CHINA BUILDS Gitee, AN ALTERNATIVE TO GitHub

A move for an open-source code emerges as China builds Gitee due to technological decoupling between the United States and China as issues intensify. However, Beijing anticipates a broader geopolitical dispute could be detrimental to millions of businesses that rely heavily on software for their daily operations, as tech resources remain uncertain for Chinese firms – ranging from chipmakers for smartphones and electric vehicles, now software.
Total reliant on source code hosting remains a huge concern despite achievements already put in place by Chinese companies in the area of internet services for their customers. This is because a good number of fundamental technologies behind hardware and software enterprise lie in the hands of Western companies, and as frictions intensify between the two world economies, tech businesses and their clients feel the heat. Huawei which has been faced with a U.S. ban intends to unshackle imported chips as one cited example.
Also noted last July, developers in U.S.-sanctioned countries which include Iran, Syria, and Crimea faced unprecedented restrictions when Microsoft-owned GitHub suddenly cut off certain services, which caused serious outrage and panic in the global developer community. Although, China isn’t faced with outright U.S.-sanction at the moment but in a politically motivated economic war with the U.S. that have left Chinese tech companies worrying.
Since Chinese developers depend heavily on GitHub, concerns over a terrible outcome of source code hosting have made her tech community restless, noting an apparent ban on the subject site in 2013 that prompted Ex-Google China head ‘Kai-Fu Lee’ to speak out. China building Gitee is viewed as a move in response to an unforeseen outcome. Should political conflict inflict GitHub! The developer community would have Gitee as an alternative.
In view of this, one top China tech policymakers which go the name Ministry of Industry and Information Technology (MIIT) recently picked seven-year-old Gitee to construct an “independent, open-source code hosting platform for China”. The project has been mapped to be carried out by a consortium led by the open-source community and Gitee, while the hosting service seems a government-led effort backed by research universities and participation from private sectors that include Huawei that is currently suffering from supply chain disruption due to U.S.-China intellectual property concerns.
Huawei executive had made it clear in an event held last August, shortly after GitHub reportedly comply with U.S. sanctions law, that “if China does not have its own open-source community to maintain and manage source codes, our domestic software industry will be very vulnerable to uncontrollable factors”.

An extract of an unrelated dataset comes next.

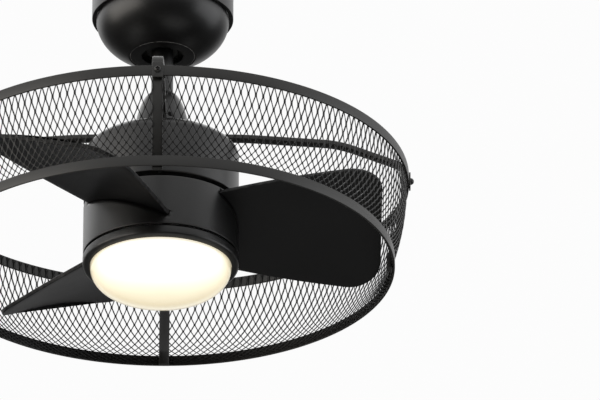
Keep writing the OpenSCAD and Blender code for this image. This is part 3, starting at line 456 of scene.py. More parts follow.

While at the moment, Gitee is certain that there is a “Chinese alternative” of GitHub that have 100 million repositories and around 31 million developers worldwide based on last November report, while Gitee claims it has hosted more than 10 million open-source repositories and has so far offered services to over 5 million developers. Based on this, reports from an Open Source China known as “Sweet Poteto” or “Hongshu” did write in the Chinese language that:
“The world should be one where a hundred flowers bloom. The foreign market has GitHub and other kinds of foundations. In China, there are various organizations dedicated to evangelizing open source software, as well as Gitee. Noting that, “an open-source ecosystem can’t be built overnight. It’s a process of building a tower with sand. We have faith in the innovative power of Chinese developers. We also believe in our perseverance and strength to strive”.
Things aren’t clear if Chinese developers would migrate from GitHub or even its local rival Coding.net as China builds Gitee. Meanwhile, GitHub executive had previously hinted on the possibility to open a subsidiary in China during a press briefing with the Financial Times, while on the other hand, it’s equally unclear whether Microsoft’s GitHub will act to pre-empt export restrictions.
Is China move with Gitee a win-win opportunity or just a precautionary measure?